Trade Union Royal Commission: Dyson Heydon shows why judges really are a breed apart

By Mark Kenny Chief Political Correspondent
Updated

A welter of evidence clearly establishing a widespread public perception of bias on the part of the royal commissioner into trade union corruption has been brushed off as irrelevant by the highest legal authority charged with assessing it: the royal commissioner himself.

In finding that the evidence tendered by unions amounted to insufficient weight to justify his own recusal, Heydon has confused his own subjective self-assessment with a more objective public understanding of his impartiality, giving more weight to the former than the latter.

In part this is driven by a calculation - shared by the government as it happens - that much of the "outrage" against him is transparently political and self-serving. Further, that the claims of apprehended bias derived from opportunistic outrage by persons primarily concerned with discrediting him, undermining his inquiry, and thereby avoiding further scrutiny of their own questionable actions.

This is undoubtedly correct, inasmuch as some parties are concerned, but the question mark hanging over the royal commissioner's impartiality remains and, despite his determination to continue, is not limited to unionists, dodgy or otherwise.

Head of the royal commission into unions, Dyson Heydon.

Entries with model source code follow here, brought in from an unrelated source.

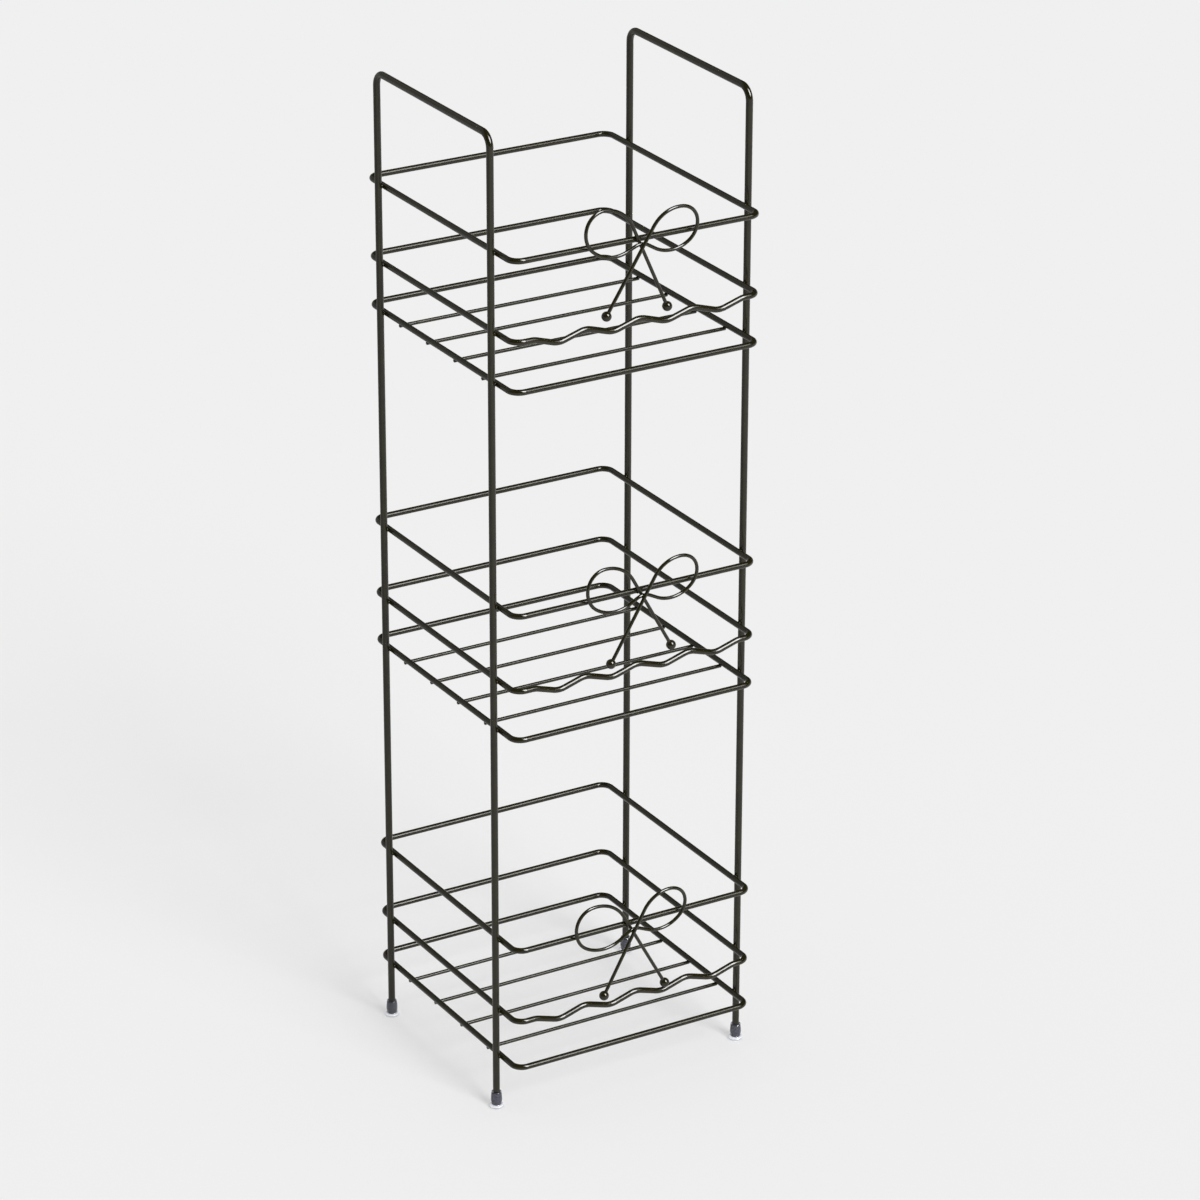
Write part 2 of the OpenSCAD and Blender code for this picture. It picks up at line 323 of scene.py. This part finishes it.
# A pen in the bow's plane that draws straight runs and arcs, as points (x, z, layer)
class BowPen:
    def __init__(self):
        self.x, self.z, self.heading = 0.0, 0.0, 0.0
        self.points = []

    def go(self, length, layer):
        count = max(1, round(length / bow["ringStep"]))
        for _ in range(count):
            self.x += length / count * math.cos(self.heading)
            self.z += length / count * math.sin(self.heading)
            self.points.append((self.x, self.z, layer))

    def turn(self, radius, degrees, fromLayer, toLayer):
        angle = math.radians(degrees)
        count = max(2, round(abs(angle) * radius / bow["ringStep"]))
        hand = math.copysign(1, angle)
        reach = hand * radius
        centre = (self.x - reach * math.sin(self.heading), self.z + reach * math.cos(self.heading))
        for i in range(1, count + 1):
            h = self.heading + angle * i / count
            ease = (1 - math.cos(math.pi * i / count)) / 2
            self.points.append((centre[0] + reach * math.sin(h), centre[1] - reach * math.cos(h),
                                fromLayer + (toLayer - fromLayer) * ease))
        self.heading += angle
        self.x, self.z = self.points[-1][:2]


# The half that makes the right loop and runs down to the left
def halfBow(size, lean, tail, drop, layer):
    pen = BowPen()
    pen.turn(bow["archRadius"], -bow["knotSlope"] - lean, 0, 0)
    pen.go(bow["reach"] * size, 0)
    pen.turn(bow["underRadius"] * size, bow["knotSlope"] + bow["endStart"], 0, 0)
    pen.turn(bow["endRadius"] * size, 180 - bow["endStart"], 0, layer)
    pen.turn(bow["topRadius"] * size, tail + lean, layer, layer)
    pen.go((pen.z + drop) / math.sin(math.radians(tail)), layer)
    return pen.points


def bowPath(tier):
    own = bowOf[tier]
    leftTail = halfBow(1, own["rightLean"], own["leftTail"], own["leftDrop"], 1)
    mirrored = halfBow(own["leftSize"], own["leftLean"], own["rightTail"], own["rightDrop"], -1)
    flat = leftTail[::-1] + [(0, 0, 0)] + [(-x, z, layer) for x, z, layer in mirrored]
    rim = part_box(f"{tier}_rim_ring")
    rimZ = (rim[0].z + rim[1].z) / 2
    backY = rim[0].y - bow["wireRadius"] + bow["weldDepth"]
    return [Vector((own["x"] + x, backY - bow["strandStep"] * (1 + layer), rimZ - own["below"] + z))
            for x, z, layer in flat]


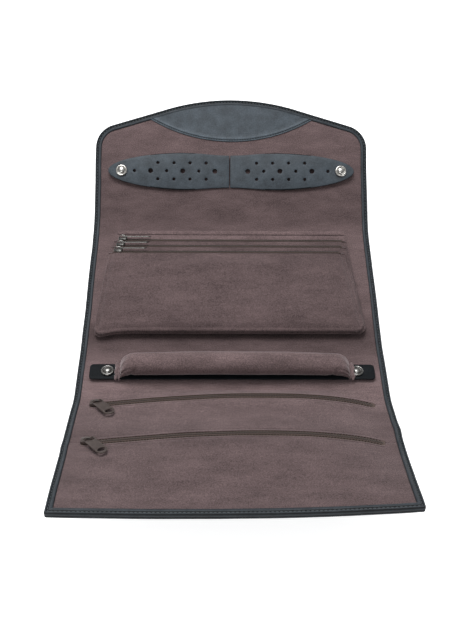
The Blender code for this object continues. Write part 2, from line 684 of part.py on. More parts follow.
def zip_bag(index, word, hinge):
    """One of the stacked zip bags, with its zip along its slanted top rim."""
    low = LINING_TOP + GAP + index * (BAG_THICKNESS + GAP)
    low = level(low)
    high = low + BAG_THICKNESS
    top = -PAGE_STRIP - GAP - index * BAG_STEP
    bottom = -PAGE_STRIP - GAP - BAG_LENGTH
    slope = (BAG_TOP_INSET - BAG_BOTTOM_INSET) / BAG_LENGTH
    middle = (low + high) / 2

    def half_at(y):
        side = WIDTH / 2 - BAG_TOP_INSET + slope * (-PAGE_STRIP - y)
        from_end = y - bottom
        if from_end < BAG_CORNER:
            side -= BAG_CORNER - math.sqrt(BAG_CORNER**2 - (BAG_CORNER - from_end) ** 2)
        return side

    sections = []
    for share in BAG_CORNER_SHARES:
        y = bottom + share * BAG_CORNER
        end = min(1.0, BAG_END_SHARE + BAG_END_RISE * share)
        thick = BAG_THICKNESS / 2 * math.sqrt(1.0 - (1.0 - end) ** 2)
        sections.append(bag_section(y, half_at(y), middle - thick, middle + thick))
    rim = top - (BAG_THICKNESS - BAG_LIP)
    sections.append(bag_section(rim, half_at(rim), low, high))
    sections.append(bag_section(top, half_at(top), low, low + BAG_LIP))
    solid(f"zip_bag_{word}", loft(sections), SUEDE_FINISH, hinge)

    rim_middle = ((top + rim) / 2, (high + low + BAG_LIP) / 2)
    slant = empty(f"{word}_bag_rim", hinge, (0.0, *rim_middle), (-45.0, 0.0, 0.0))
    tape_end = half_at(top) - BAG_ZIP_INSET
    half = BAG_TAPE_WIDTH / 2
    coil = COIL_WIDTH / 2
    tape_top = GAP + TAPE_THICKNESS
    ridge = tape_top + COIL_HEIGHT
    profile = [(half, GAP), (half, tape_top), (coil, tape_top), (coil, ridge)]
    profile += [(-coil, ridge), (-coil, tape_top), (-half, tape_top), (-half, GAP)]
    sides = [[(x, across, up) for across, up in profile] for x in (-tape_end, tape_end)]
    solid(f"{word}_bag_zip", loft(sides), TAPE_FINISH, slant)
    rest_x = -tape_end + BAG_SLIDER_LENGTH / 2
    width = BAG_TAPE_WIDTH + BAG_SLIDER_SPARE
    axis = slider(
        f"{word}_bag_slider", slant, rest_x, 0.0, tape_top, BAG_SLIDER_LENGTH, width, METAL_FINISH
    )
    pull(
        f"{word}_bag_pull",
        slant,
        rest_x,
        0.0,
        tape_top + axis,
        BAG_PULL_LENGTH,
        BAG_PULL_WIDTH,
        BAG_PULL_EYE_HALF,
        0.0,
        METAL_FINISH,
    )


def bag_stack():
    """The three zip bags, which lift together like a page on a strip of cloth behind them."""
    hinge_y = MIDDLE_LENGTH / 2 - PAGE_HINGE_INSET
    hinge = empty("bag_page_hinge", middle_frame, (0.0, hinge_y, 0.0))
    low = level(LINING_TOP + GAP)
    half = WIDTH / 2 - BAG_TOP_INSET - BAG_SIDE_ROUNDING
    strip = rectangle(-half, half, -PAGE_STRIP, -GAP)
    solid("bag_page_strip", plate([strip], low, low + PAGE_CLOTH), SUEDE_FINISH, hinge)
    seam = rectangle(-half, half, hinge_y + GAP, hinge_y + PAGE_SEAM)
    solid("bag_page_seam", plate([seam], low, low + PAGE_CLOTH), SUEDE_FINISH, middle_frame)
    for index, word in enumerate(BAG_WORDS):
        zip_bag(index, word, hinge)


strip_panel("middle_panel", -MIDDLE_LENGTH / 2, MIDDLE_LENGTH / 2, middle_frame, padded=False)
strip_panel("upper_spine", 0.0, UPPER_SPINE_LENGTH, upper_fold, padded=True)
strip_panel("lower_spine", -LOWER_SPINE_LENGTH, 0.0, lower_fold, padded=True)
flap()
pocket_base = pocket_panel()
earring_wing(-1, "left")
earring_wing(1, "right")
ring_bar()
bag_stack()
pocket_zip("upper", UPPER_ZIP_FROM_FOLD, pocket_base)
pocket_zip("lower", LOWER_ZIP_FROM_FOLD, pocket_base)
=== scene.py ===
"""Looks of the fold-up jewelry roll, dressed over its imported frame.

Metres, +Z up. Soft pieces are shaped in flat coordinates and then laid on the bent roll: x runs across,
u along the opened roll from the middle panel's centre towards the flap, and h is the height above the
top of the turned border.
"""
import json
import math

import bmesh
import bpy
from mathutils import Matrix, Vector, noise
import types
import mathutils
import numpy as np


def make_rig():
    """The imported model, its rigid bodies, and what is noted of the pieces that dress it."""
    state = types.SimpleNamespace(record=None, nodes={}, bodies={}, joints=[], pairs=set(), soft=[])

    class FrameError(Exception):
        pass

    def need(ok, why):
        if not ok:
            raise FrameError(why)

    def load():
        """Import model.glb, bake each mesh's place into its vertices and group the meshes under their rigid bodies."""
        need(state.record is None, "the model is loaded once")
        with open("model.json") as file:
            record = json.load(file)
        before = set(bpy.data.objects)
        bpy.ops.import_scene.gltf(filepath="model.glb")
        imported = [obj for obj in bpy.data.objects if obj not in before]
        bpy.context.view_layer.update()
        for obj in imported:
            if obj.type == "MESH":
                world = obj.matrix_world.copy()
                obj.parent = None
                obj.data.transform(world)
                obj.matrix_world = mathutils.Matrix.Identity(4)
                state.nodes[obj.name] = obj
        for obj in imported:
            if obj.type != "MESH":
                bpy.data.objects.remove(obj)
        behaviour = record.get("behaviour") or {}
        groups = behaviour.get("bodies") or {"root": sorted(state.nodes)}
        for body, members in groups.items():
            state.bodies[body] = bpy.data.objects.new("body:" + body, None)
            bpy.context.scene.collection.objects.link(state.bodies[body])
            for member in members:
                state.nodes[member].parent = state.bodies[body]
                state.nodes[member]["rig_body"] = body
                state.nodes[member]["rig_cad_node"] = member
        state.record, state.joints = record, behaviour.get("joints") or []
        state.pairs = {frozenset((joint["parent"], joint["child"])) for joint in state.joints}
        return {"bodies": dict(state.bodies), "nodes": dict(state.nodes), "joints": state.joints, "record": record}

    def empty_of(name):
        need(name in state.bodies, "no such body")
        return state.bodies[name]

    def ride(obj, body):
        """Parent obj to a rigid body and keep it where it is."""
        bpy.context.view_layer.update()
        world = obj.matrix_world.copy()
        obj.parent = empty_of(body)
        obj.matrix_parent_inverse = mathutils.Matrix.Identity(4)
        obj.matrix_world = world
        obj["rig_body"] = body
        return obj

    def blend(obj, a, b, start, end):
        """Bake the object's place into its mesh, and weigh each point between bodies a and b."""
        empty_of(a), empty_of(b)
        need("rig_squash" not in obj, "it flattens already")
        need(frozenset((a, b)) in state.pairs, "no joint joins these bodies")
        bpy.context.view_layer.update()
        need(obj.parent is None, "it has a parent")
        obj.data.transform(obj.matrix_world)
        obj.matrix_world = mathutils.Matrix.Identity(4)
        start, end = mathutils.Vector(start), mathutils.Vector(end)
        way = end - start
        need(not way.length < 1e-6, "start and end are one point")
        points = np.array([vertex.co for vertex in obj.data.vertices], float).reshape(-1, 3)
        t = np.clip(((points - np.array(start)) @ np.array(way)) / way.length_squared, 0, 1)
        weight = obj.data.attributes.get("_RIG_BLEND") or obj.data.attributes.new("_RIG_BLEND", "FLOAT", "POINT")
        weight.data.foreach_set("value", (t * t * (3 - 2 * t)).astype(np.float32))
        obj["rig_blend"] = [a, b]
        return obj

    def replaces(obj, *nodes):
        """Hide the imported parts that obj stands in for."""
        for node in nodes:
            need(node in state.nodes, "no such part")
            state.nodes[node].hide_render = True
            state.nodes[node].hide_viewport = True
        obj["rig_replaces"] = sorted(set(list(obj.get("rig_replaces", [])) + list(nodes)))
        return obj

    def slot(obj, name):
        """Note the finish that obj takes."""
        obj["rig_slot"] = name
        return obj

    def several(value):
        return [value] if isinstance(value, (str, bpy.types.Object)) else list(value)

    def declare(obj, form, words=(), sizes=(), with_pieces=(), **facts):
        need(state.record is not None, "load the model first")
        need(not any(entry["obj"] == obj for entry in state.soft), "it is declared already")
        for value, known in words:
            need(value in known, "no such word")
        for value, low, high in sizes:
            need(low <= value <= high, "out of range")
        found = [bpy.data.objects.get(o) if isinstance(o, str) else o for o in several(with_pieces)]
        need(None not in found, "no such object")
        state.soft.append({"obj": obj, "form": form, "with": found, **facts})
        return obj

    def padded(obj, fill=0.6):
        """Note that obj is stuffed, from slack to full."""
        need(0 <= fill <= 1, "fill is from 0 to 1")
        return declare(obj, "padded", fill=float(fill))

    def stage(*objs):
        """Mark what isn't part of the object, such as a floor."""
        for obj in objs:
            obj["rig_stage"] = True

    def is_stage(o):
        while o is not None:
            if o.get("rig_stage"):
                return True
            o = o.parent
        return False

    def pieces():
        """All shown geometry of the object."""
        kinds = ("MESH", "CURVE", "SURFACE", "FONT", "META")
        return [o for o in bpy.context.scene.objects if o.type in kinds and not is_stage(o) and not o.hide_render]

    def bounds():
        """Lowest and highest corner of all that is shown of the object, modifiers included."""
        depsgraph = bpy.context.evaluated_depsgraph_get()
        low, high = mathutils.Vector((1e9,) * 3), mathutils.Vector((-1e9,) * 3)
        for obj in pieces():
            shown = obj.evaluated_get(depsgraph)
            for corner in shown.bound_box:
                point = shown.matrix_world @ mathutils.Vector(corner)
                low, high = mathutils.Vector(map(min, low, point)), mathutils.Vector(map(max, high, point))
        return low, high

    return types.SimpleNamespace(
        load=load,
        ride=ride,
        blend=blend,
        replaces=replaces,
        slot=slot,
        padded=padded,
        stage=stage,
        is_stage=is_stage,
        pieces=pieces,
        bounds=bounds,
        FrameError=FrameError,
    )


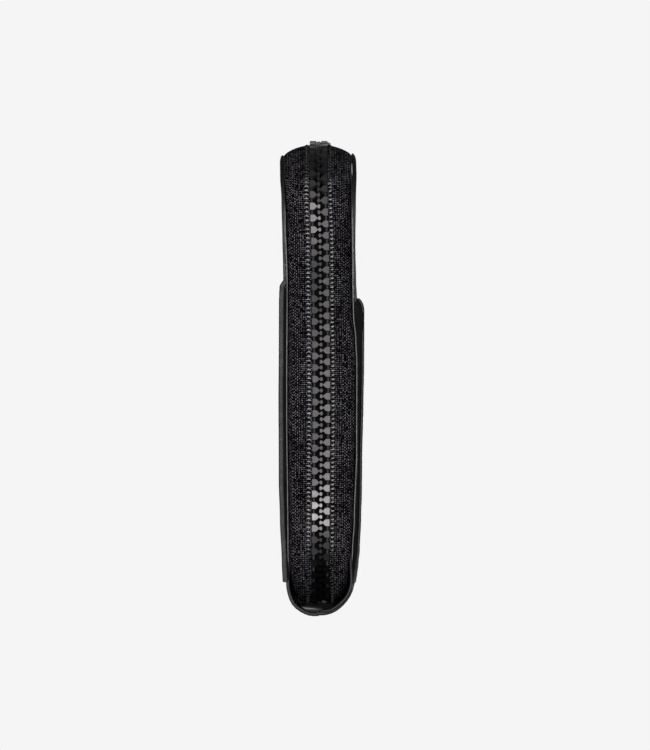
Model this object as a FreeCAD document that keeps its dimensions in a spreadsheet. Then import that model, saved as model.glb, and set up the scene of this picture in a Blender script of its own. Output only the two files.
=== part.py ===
import FreeCAD, Part
import math
import os
import Sketcher

# A leather zip-around pouch, stood on its spine. X is its thickness: the back shell is at +X and the
# front cover at -X. Y runs across it, with the slider on the +Y side. Z is up from the ground.
# The chain of the zip lies on the plane X = 0 and runs up one side, over the top and down the other.

V = FreeCAD.Vector

SIZES = [
    # alias, millimetres or degrees, what it is
    ("middle_y", -2.4, "middle of the pouch, which leaves the slider's bridge room on the far side"),
    ("chain_half_width", 55.0, "middle of the pouch to the chain line on each side"),
    ("chain_top", 157.4, "ground to the chain line along the top"),
    ("corner_radius", 25.0, "chain line round each top corner"),
    ("bend_radius", 14.5, "chain line where each end of the zip turns in above the spine"),
    ("bend_angle", 60.0, "how far each end turns"),
    ("bend_start", 19.0, "ground to where the ends begin to turn"),
    ("edge_inset", 3.2, "chain line in to the edge of the leather"),
    ("leather", 1.0, "thickness of the shell leather"),
    ("shell_half_depth", 12.5, "chain plane to the outer face of each panel, and radius of the spine"),
    ("hinge_angle", 45.0, "where the spine folds, below its middle height"),
    ("fold_gap", 0.7, "degrees left open at each fold of the spine"),
    ("lining_short", 2.0, "degrees by which the spine's lining stops short of each fold"),
    ("let_in", 0.1, "how far a board or the spine's lining is pressed into the layer behind it"),
    ("welt", 0.9, "thickness of the welt"),
    ("welt_width", 8.3, "width of the welt"),
    ("tape", 0.6, "thickness of the zip tape"),
    ("tape_shoulder", 5.6, "radius that each tape is domed to"),
    ("tape_leg", 5.4, "width of tape sewn in behind the welt"),
    ("tape_edge", 2.4, "chain plane to the corded edge of each tape"),
    ("cord_radius", 0.6, "cord in the edge of each tape"),
    ("lining", 0.5, "thickness of the lining"),
    ("lining_inset", 7.0, "chain line in to the edge of the lining"),
    ("board_inset", 13.2, "chain line in to the edge of each stiffening board"),
    ("board", 1.3, "thickness of each stiffening board"),
    ("pocket", 1.1, "thickness of the slip pockets' leather"),
    ("pocket_gap", 0.6, "room inside each slip pocket"),
    ("pocket_seam", 4.0, "width of the seam round each slip pocket"),
    ("back_pocket_top", 106.0, "ground to the mouth of the back slip pocket"),
    ("front_pocket_top", 111.0, "ground to the mouth of the front slip pocket"),
    ("tooth_pitch", 3.83, "from tooth to tooth in one row"),
    ("tooth_outer", 2.95, "chain plane to the outer end of a tooth"),
    ("tooth_shoulder", 1.35, "chain plane to where a tooth begins to narrow"),
    ("tooth_neck", 0.95, "chain plane to the neck of a tooth"),
    ("tooth_reach", 0.62, "how far a head reaches past the chain plane"),
    ("tooth_width", 2.34, "width of a tooth along the zip"),
    ("neck_width", 0.9, "width of its neck"),
    ("head_width", 1.44, "width of its head"),
    ("tooth_proud", 1.4, "height of a tooth above the tape"),
    ("tooth_under", 1.7, "depth of a tooth below the tape's face"),
    ("first_tooth", 2.515, "near end of the zip to the first tooth of the front row"),
    ("last_gap", 0.8, "slider's post to the last tooth"),
    ("slider_low", 24.0, "ground to the slider's mouth when the zip is closed"),
    ("slider_length", 13.0, "length of the slider"),
    ("slider_width", 9.6, "width across the slider's mouth"),
    ("slider_tail", 8.6, "width across its other end"),
    ("slider_top", 3.2, "chain line out to the slider's outer face"),
    ("slider_under", 3.6, "chain line in to the slider's inner face"),
    ("channel_width", 7.3, "width of the way for the teeth"),
    ("channel_top", 2.0, "chain line out to the top of that way"),
    ("channel_under", 2.4, "chain line in to the bottom of that way"),
    ("slot_top", 0.5, "chain line out to the top of the slots for the tapes"),
    ("slot_under", 1.2, "chain line in to the bottom of those slots"),
    ("post_width", 2.4, "width of the post that parts the teeth"),
    ("post_length", 3.6, "slider's mouth to the end of the post"),
    ("post_start", 0.4, "slider's mouth to the start of the post"),
    ("overlap", 0.2, "how far shapes that are joined into one run into each other"),
    ("bridge_top", 6.2, "chain line out to the top of the bridge"),
    ("bridge_wall", 1.1, "thickness of the bridge"),
    ("bridge_width", 2.0, "width of the bridge"),
    ("bridge_length", 8.4, "length of the bridge"),
    ("bridge_low", 27.0, "ground to the bridge"),
    ("puller_pivot_height", 32.2, "ground to the puller's pivot"),
    ("puller_pivot_out", 4.15, "chain line out to the puller's pivot"),
    ("puller_bar_radius", 0.6, "bar of the puller under the bridge"),
    ("puller_width", 5.6, "width of the puller"),
    ("puller_arm", 1.3, "width of each arm beside the puller's eye"),
    ("puller_eye", 7.2, "length of the eye below the pivot"),
    ("puller_length", 24.0, "pivot to the end of the puller"),
    ("puller_plate", 1.1, "thickness of the puller"),
    ("stop_length", 2.6, "length of a top stop"),
    ("stop_gap", 0.5, "gap from the slider's mouth to the top stops"),
    ("stop_width", 1.2, "width of a top stop"),
    ("stop_proud", 1.3, "chain line out to the face of a top stop"),
    ("stop_under", 1.6, "chain line in to the back of a top stop"),
    ("start_back", 1.2, "end of the zip back to the middle of the bottom stop"),
    ("start_length", 2.0, "length of the bottom stop along the zip"),
    ("start_height", 1.4, "height of the bottom stop"),
    ("start_under", 0.3, "chain line in to the back of the bottom stop, and its margin beside the cords"),
    ("tab_width", 11.0, "width of the leather tab at each end of the zip"),
    ("tab_length", 8.0, "length of that tab"),
    ("tab_thickness", 1.0, "thickness of that tab"),
    ("tab_low", 3.3, "ground to the underside of that tab"),
    ("tab_back", 1.0, "edge of the leather in to that tab"),
]

doc = FreeCAD.newDocument("zip_pouch")
sheet = doc.addObject("Spreadsheet::Sheet", "sizes")
for line, (alias, number, about) in enumerate(SIZES, start=1):
    sheet.set(f"A{line}", alias)
    sheet.set(f"B{line}", str(number))
    sheet.setAlias(f"B{line}", alias)
    sheet.set(f"C{line}", about)
doc.recompute()


class Size:
    """A length that knows both its value and the formula that gives it from the sheet."""

    def __init__(self, value, formula):
        self.value = value
        self.formula = formula

    def __add__(self, other):
        other = as_size(other)
        return Size(self.value + other.value, f"({self.formula} + {other.formula})")

    def __sub__(self, other):
        other = as_size(other)
        return Size(self.value - other.value, f"({self.formula} - {other.formula})")

    def __mul__(self, number):
        return Size(self.value * number, f"({self.formula} * {number})")

    def __neg__(self):
        return self * -1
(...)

Head of the royal commission into unions, Dyson Heydon.Credit: Ben Rushton

Heydon's verdict was to some extent inevitable. When a judge is asked to rule on his or her self - especially on questions of impartiality - disentangling the personal from the public, the subjective from the objective, is difficult. It is itself a conflict of interest.

But that's the job.

Heydon may well be completely unbiased and may well have brought to this politically super-charged inquiry a completely impartial and unprejudiced mind.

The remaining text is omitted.